PIPE DOWN, OVER THERE
Not everyone who spoke during Wednesday’s workshop was in favor of overhauling the current noise regulations. However, most seemed to agree that there was room for improvement.

Peter Fanning of the Downtown Sarasota Condominium Association, which represents roughly 4,000 residents, explained that his organization was successful in amending the noise ordinance in 2010 by reaching a compromise with condo owners and local businesses. The compromise, however, came with several caveats. Namely, that the ordinance remain exclusive to the downtown core in areas along Main Street.

“Many people in our association bought in residential areas expecting it to be like residential areas,” he said, “but I think we can reach a compromise.”

An unnamed resident of the Savoy on Palm Condominium says that while she understands the needs of Sarasota’s youth, she doesn’t feel current noise ordinances are too restrictive.

“We’re from Chicago, and believe it or not, the sound ordinance in the City of Chicago is 10 pm,” she stated.
However, she recognized that riffs are created within the community when police are forced to enforce downtown noise ordinances.

“Everybody’s mad at everybody else, and that’s not a good sign for the future of Sarasota,” she said, which is why she too would be willing to accept a compromise.

Noise Ordinance CoverWE’VE SEEN THIS MOVIE BEFORE

Morton Seigel, a member of the Sarasota Planning board and litigation attorney whose clients include Hard Rock Café, Playboy, Let Us Entertain You and similar entertainment venues, argued that before the commission do anything, it first identify its long-term vision for downtown Sarasota. “If the folks who have testified here are advocating that every area in downtown Sarasota should be able to have nighttime entertainment with sound, you will never see it happen,” Siegal said. “It has never happened anywhere in the United States.”

“Loud sound is going to lose if it competes with peoples way of living,” Siegel argued.

Casey Colburn, a land use attorney with Kirk-Pinkerton and chairman of the Downtown Sarasota Alliance (DSA) Civic Issues Committee, remembers tackling the noise ordinance at the county level many years ago when he was a member of the Young Professionals Group.
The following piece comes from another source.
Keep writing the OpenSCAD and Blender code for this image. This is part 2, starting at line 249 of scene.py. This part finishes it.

He was excited when he heard it was back on the table because “this issue of sound and noise and the conflict that surrounds it is something that would come before my committee.”
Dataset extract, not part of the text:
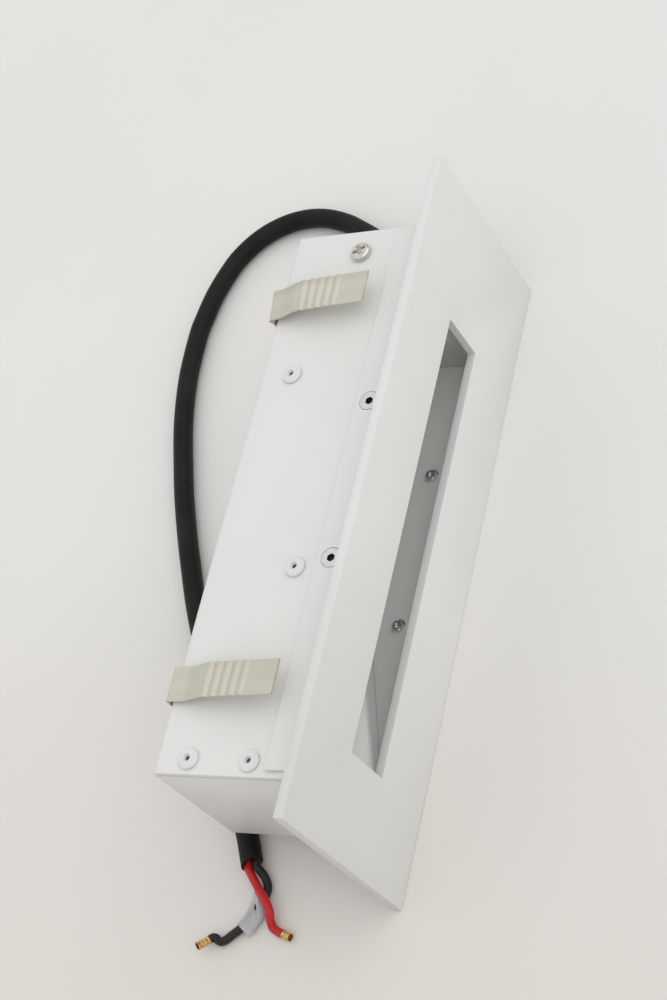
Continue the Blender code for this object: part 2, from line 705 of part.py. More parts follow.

Colburn encouraged people to work with the DSA and condo owners in arriving at a solution. “This is an issue that we can get some consensus on, and you can get some agreement on, if we all get in the same room,” he said.
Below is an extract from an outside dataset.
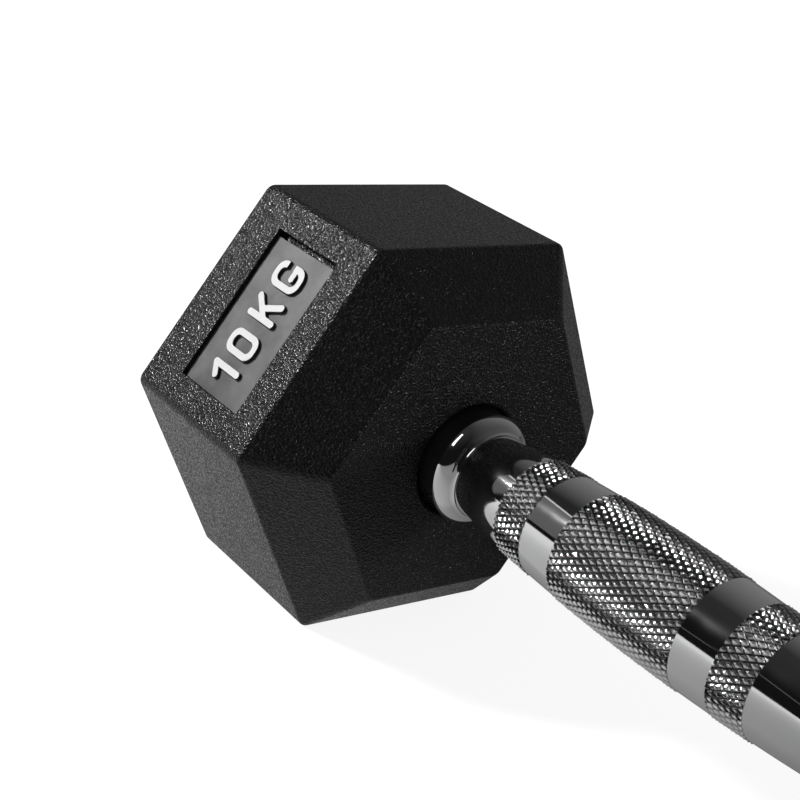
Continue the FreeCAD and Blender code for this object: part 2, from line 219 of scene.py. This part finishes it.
def black_iron():
    """Semi-gloss black paint on a turned casting."""
    made, shader, where = material("black_iron")
    tree = made.node_tree
    fine = noise(tree, where, 900, 3)
    broad = noise(tree, where, 90, 2)
    colour = blend_colours(tree, broad, (0.008, 0.008, 0.008), (0.014, 0.014, 0.014))
    tree.links.new(colour, shader.inputs["Base Color"])
    tree.links.new(remap(tree, broad, *NOISE_RANGE, 0.26, 0.36), shader.inputs["Roughness"])
    tree.links.new(bump(tree, fine, 0.04 * MM, 0.6), shader.inputs["Normal"])
    return made


def chrome():
    """Bright chrome plate on turned steel, with faint waviness."""
    made, shader, where = material("chrome")
    tree = made.node_tree
    broad = noise(tree, where, 120, 2)
    fine = noise(tree, where, 2500, 2)
    colour = blend_colours(tree, broad, (0.66, 0.663, 0.667), (0.70, 0.703, 0.707))
    tree.links.new(colour, shader.inputs["Base Color"])
    tree.links.new(remap(tree, broad, *NOISE_RANGE, 0.045, 0.07), shader.inputs["Roughness"])
    tree.links.new(bump(tree, fine, 0.01 * MM, 0.15), shader.inputs["Normal"])
    shader.inputs["Metallic"].default_value = 1
    return made


def knurl_chrome():
    """Chrome over the cut diamonds: duller than the smooth plate, with tool marks, and painted shade
    darkening the grooves.
    """
    made, shader, where = material("knurl_chrome")
    tree = made.node_tree
    marks = noise(tree, where, 3200, 3, 0.6)
    raised = tree.nodes.new("ShaderNodeAttribute")
    raised.attribute_name = TOOTH_LEVEL
    # painted shade: the base colour goes near black down in the grooves and is plain chrome from this tooth
    # level up
    out_of_painted_shade = remap(tree, raised.outputs["Fac"], 0.0, SHADE_FREE_TOOTH_LEVEL, 0.0, 1.0)
    colour = blend_colours(tree, out_of_painted_shade, (0.06, 0.06, 0.06), (0.7, 0.702, 0.705))
    tree.links.new(colour, shader.inputs["Base Color"])
    tree.links.new(remap(tree, marks, *NOISE_RANGE, 0.2, 0.12), shader.inputs["Roughness"])
    tree.links.new(bump(tree, marks, 0.05 * MM, 0.7), shader.inputs["Normal"])
    shader.inputs["Metallic"].default_value = 1
    return made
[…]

He also sympathized with the speakers before him who felt their opportunities were limited in Sarasota because of current noise regulations. “I have a picture in my office of the first board of the Young Professionals Group,” he added, “and it makes me a little sad because half of the people in that group left — and they didn’t leave because they wanted to leave Sarasota, they left because they had to leave Sarasota to either achieve their career goals or survive financially.”
Finally, he emphasized the importance of staying involved in the political process, noting that “government is run by the people that show up.”

WHERE DO WE GO FROM HERE?
After everyone had been given a chance to speak, Commissioner Caragiulo said that he agreed there should be some “geographical adjustment” to where the ordinance is applied, but that he doesn’t currently have a firm solution in mind.
He suggested futher cooperation with the DSA and Downtown Sarasota Condo Association and reiterated Colburn’s comment about showing up to commission meetings.

“Casey’s absolutely right, you have to show up if you want things to change,” he said. “There is strength in numbers, especially with city policy.”